(Collected data)

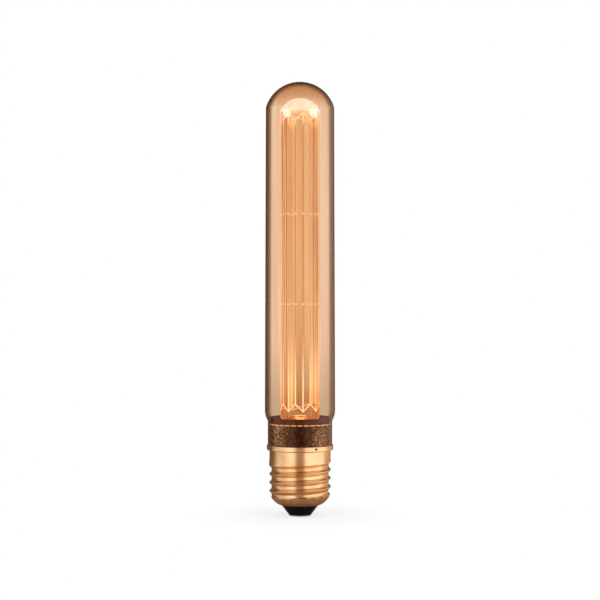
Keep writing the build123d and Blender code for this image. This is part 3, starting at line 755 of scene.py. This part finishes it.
def black_cone():
    """Glassy insulator with rounded edges, under the shell's lip."""
    r, z = LIP_R - 0.05, LIP_Z
    outline = (
        [(1.25, 7.38), (1.25, CONTACT_T)]
        + run((INSULATOR_LOW_R - 0.15, CONTACT_T), (INSULATOR_LOW_R, CONTACT_T + 0.15), 2)
        + run((INSULATOR_LOW_R, CONTACT_T + 0.15), (r - 0.1, z - 0.15), 8)
        + [(r, z), (r, z + 0.2), (9.6, 5.6), (10.8, 7.0), (10.85, 7.38)]
    )
    glass = moulded("black_vitrite", "#080609", "#0C090D", 0.06, 1.5, 0.02, 0.25)
    return turned("black_cone", outline, 96, "cap_insulator", glass, crease=50)


def contact_button():
    """Pressed contact with a rounded edge and a hollow stem."""
    stem, bore, stem_top = 1.2, 0.6, 6.05
    outline = (
        [(0, 0)]
        + run((1.5, 0), (CONTACT_R - 0.2, 0), 3)
        + arc((CONTACT_R - 0.2, 0.2), 0.2, -90, 0, 5)
        + [(CONTACT_R, CONTACT_T), (stem, CONTACT_T), (stem, stem_top)]
        + [(bore, stem_top), (bore, CONTACT_T), (0, CONTACT_T)]
    )
    tin = plated("tinned_contact", "#CFCBC2", "#B8B3AA", 0.35)
    return turned("contact_button", outline, 64, "centre_contact", tin)


def phosphor_disc():
    """Domed silicone over the LED."""
    side = PHOSPHOR_Z + 0.4
    outline = [(0, PHOSPHOR_Z), (PHOSPHOR_R, PHOSPHOR_Z), (PHOSPHOR_R, side)]
    outline += cap_arc(PHOSPHOR_R, side, 0.75, 10)[1:]
    return turned("phosphor_disc", outline, 64, "led_phosphor", lit_phosphor())


def dress_inner_nodes():
    """Finishes of the solids that stay as they are."""
    black_epoxy = moulded("black_epoxy", "#17171A", "#202024", 0.35)
    sleeve = moulded("black_pvc_sleeve", "#1B1F2B", "#262B38", 0.3)
    tinned = plated("tinned_copper", "#C9C6BF", "#B3AFA6", 0.3)
    kinds = {
        "neck_cement": moulded("white_cement", "#CDBFA6", "#B9A98D", 0.75, 0.3, 0.03),
        "led_package": moulded("white_ceramic", "#F2EFE8", "#E8E4DA", 0.4),
        "led_board": moulded("white_solder_mask", "#E9E9E4", "#DCDCD6", 0.35),
        "thermal_pad": moulded("grey_silicone_pad", "#8C939B", "#7F868E", 0.6, 0.3, 0.02),
        "driver_housing": moulded("dark_grey_pbt", "#706965", "#665F5B", 0.45),
        "driver_board": moulded("glass_epoxy_board", "#1E5A36", "#26683F", 0.35, 0.25, 0.01),
        "bridge_rectifier": black_epoxy,
        "driver_chip": black_epoxy,
        "chip_resistors": moulded("black_resistor_glaze", "#101012", "#1C1C20", 0.2),
        "input_capacitor": sleeve,
        "output_capacitor": sleeve,
        "film_capacitor": moulded("red_box_capacitor", "#B8352A", "#A92D23", 0.4),
        "inductor_core": moulded("ferrite", "#2E2C2E", "#3A383A", 0.55, 0.3, 0.02),
        "inductor_winding": plated("enamelled_copper", "#C26A35", "#9E5026", 0.25, 0.3),
        "fusible_resistor": moulded("green_resistor_lacquer", "#4E7F5C", "#447252", 0.35),
        "live_wire": moulded("black_wire_sleeve", "#19191B", "#232326", 0.4),
        "neutral_wire": tinned,
        "led_wire_positive": moulded("red_wire_sleeve", "#B02A20", "#9F2219", 0.4),
        "led_wire_negative": moulded("black_lead_sleeve", "#1B1B1E", "#262629", 0.4),
    }
    for node, material in kinds.items():
        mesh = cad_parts[node].data
        mesh.materials.clear()
        mesh.materials.append(material)


# Stage


def floor():
    """White table that keeps a faint shadow of the bulb and ends in the white backdrop.

    Reflections see it dark just under the bulb, and further off as part of the room.
    """
    mesh = bpy.data.meshes.new("table")
    form = bmesh.new()
    bmesh.ops.create_circle(form, cap_ends=True, segments=96, radius=0.2)
    form.to_mesh(mesh)
    form.free()
    table = bpy.data.objects.new("table", mesh)
    table.location.z = -0.00003
    bpy.context.scene.collection.objects.link(table)
    material, tree = new_material("white_table")
    place = add(tree, "TexCoord").outputs["Object"]
    radius = add(tree, "VectorMath", (place,), operation="LENGTH").outputs["Value"]
    straight = seen_straight(tree)
    far = add(tree, "MapRange", (radius, 0.016, 0.05, 0.78, 1.0), interpolation_type="SMOOTHSTEP")
    share = add(tree, "Math", (far, straight), operation="MULTIPLY")
    mirrored = add(tree, "LightPath").outputs["Is Glossy Ray"]
    tint = {0: mirrored, 6: colour("#F4F4F2"), 7: colour("#A08C7E")}
    chalk = add(tree, "BsdfDiffuse", (add(tree, "Mix", tint, data_type="RGBA"),))
    white = add(tree, "Emission", (colour("#FFFFFF"), 1.0))
    direct = add(tree, "MixShader", (share, chalk, white))
    outward = add(tree, "VectorMath", (place,), operation="NORMALIZE")
    room = add(tree, "Emission", (room_light(tree, outward), 1.0))
    beyond = add(tree, "MapRange", (radius, 0.02, 0.06), interpolation_type="SMOOTHSTEP")
    indirect = add(tree, "Math", (mirrored, straight), operation="SUBTRACT")
    share = add(tree, "Math", (beyond, indirect), operation="MULTIPLY", use_clamp=True)
    add(tree, "OutputMaterial", (add(tree, "MixShader", (share, direct, room)),))
    mesh.materials.append(material)


def seen_straight(tree):
    """One where a ray comes from the camera, by itself or straight through glass, and else nought."""
    path = add(tree, "LightPath").outputs
    unreflected = add(tree, "Math", (path["Glossy Depth"], 0.5), operation="LESS_THAN")
    through = add(tree, "Math", (path["Is Transmission Ray"], unreflected), operation="MULTIPLY")
    return add(tree, "Math", (path["Is Camera Ray"], through), operation="MAXIMUM")


def room_light(tree, direction):
    """Light of the room for reflections: white screens at both sides, the left one dimmer.

    The room is darker and brown in the middle and behind, apart from a bright wall at the right.
    """
    split = add(tree, "SeparateXYZ", (direction,)).outputs
    sideways = add(tree, "Math", (split["X"],), operation="ABSOLUTE")
    screens = add(tree, "MapRange", (sideways, 0.15, 0.42, 0.5, 1.25), interpolation_type="SMOOTHSTEP")
    dimmer = (split["X"], -0.95, -0.6, 0.66, 1.0)
    dimmer = add(tree, "MapRange", dimmer, interpolation_type="SMOOTHSTEP")
    screens = add(tree, "Math", (screens, dimmer), operation="MULTIPLY")
    behind = add(tree, "MapRange", (split["Y"], -0.05, 0.5), interpolation_type="SMOOTHSTEP")
    wall = add(tree, "MapRange", (split["X"], 0.3, 0.7, 0.24, 0.85), interpolation_type="SMOOTHSTEP")
    room = add(tree, "Mix", {0: behind, 2: screens, 3: wall}, data_type="FLOAT")
    tilt = add(tree, "Math", (split["Z"],), operation="ABSOLUTE")
    level = add(tree, "MapRange", (tilt, 0.3, 0.85, 1.0, 0.36), interpolation_type="SMOOTHSTEP")
    room = add(tree, "Math", (room, level), operation="MULTIPLY")
    centre = add(tree, "MapRange", (sideways, 0.15, 0.42, 1.0, 0.0), interpolation_type="SMOOTHSTEP")
    brown = add(tree, "Math", (behind, centre), operation="MAXIMUM")
    warm = add(tree, "Mix", {0: brown, 6: colour("#FFFFFF"), 7: colour("#E2C2A8")}, data_type="RGBA")
    return add(tree, "VectorMath", {0: warm, "Scale": room}, operation="SCALE")


def studio_world():
    """White backdrop. Reflections see the room, and matt surfaces get an even fill."""
    world = bpy.data.worlds.new("studio")
    bpy.context.scene.world = world
    world.use_nodes = True
    tree = world.node_tree
    tree.nodes.clear()
    room = room_light(tree, add(tree, "TexCoord").outputs["Generated"])
    diffuse = add(tree, "LightPath").outputs["Is Diffuse Ray"]
    fill = add(tree, "Math", (diffuse, 0.55), operation="MULTIPLY")
    light = add(tree, "VectorMath", (room, fill), operation="MAXIMUM")
    light = add(tree, "VectorMath", (light, seen_straight(tree)), operation="MAXIMUM")
    add(tree, "OutputWorld", (add(tree, "Background", (light, 1.0)),))


def softbox(name, place, size, watts, aim=(0, 0, 0.09)):
    """Rectangular lamp that lights matt surfaces. Glossy ones see the room's screens instead."""
    lamp = bpy.data.lights.new(name, "AREA")
    lamp.shape = "RECTANGLE"
    lamp.size, lamp.size_y = size
    lamp.energy = watts
    box = bpy.data.objects.new(name, lamp)
    box.location = place
    box.visible_transmission = False
    box.visible_glossy = False
    box.rotation_euler = (Vector(aim) - Vector(place)).to_track_quat("-Z", "Y").to_euler()
    bpy.context.scene.collection.objects.link(box)


def camera():
    """Long lens, level with the middle of the frame."""
    lens = bpy.data.cameras.new("camera")
    lens.lens = 94.8
    lens.sensor_width = 36.0
    lens.clip_start = 0.05
    view = bpy.data.objects.new("camera", lens)
    view.location = (0, -0.675, 0.0919)
    view.rotation_euler = (math.radians(90), 0, 0)
    bpy.context.scene.collection.objects.link(view)
    bpy.context.scene.camera = view


bpy.context.scene.view_settings.view_transform = "Standard"
camera()
studio_world()
softbox("left_box", (-0.44, -0.44, 0.14), (0.5, 0.5), 1.2)
softbox("right_box", (0.44, -0.44, 0.14), (0.5, 0.5), 1.2)
softbox("top_box", (0.0, -0.1, 0.62), (0.4, 0.4), 1.0)
floor()

glass_tube()
glowing_rod()
screw_shell()
metal_cup()
rod_holder()
black_cone()
contact_button()
phosphor_disc()
dress_inner_nodes()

(Aim of the task) Reproduce verbatim the lines above, from the line with "mesh = cad_parts[node].data" through the line with "the white backdrop.".

(In response)
        mesh = cad_parts[node].data
        mesh.materials.clear()
        mesh.materials.append(material)


# Stage


def floor():
    """White table that keeps a faint shadow of the bulb and ends in the white backdrop.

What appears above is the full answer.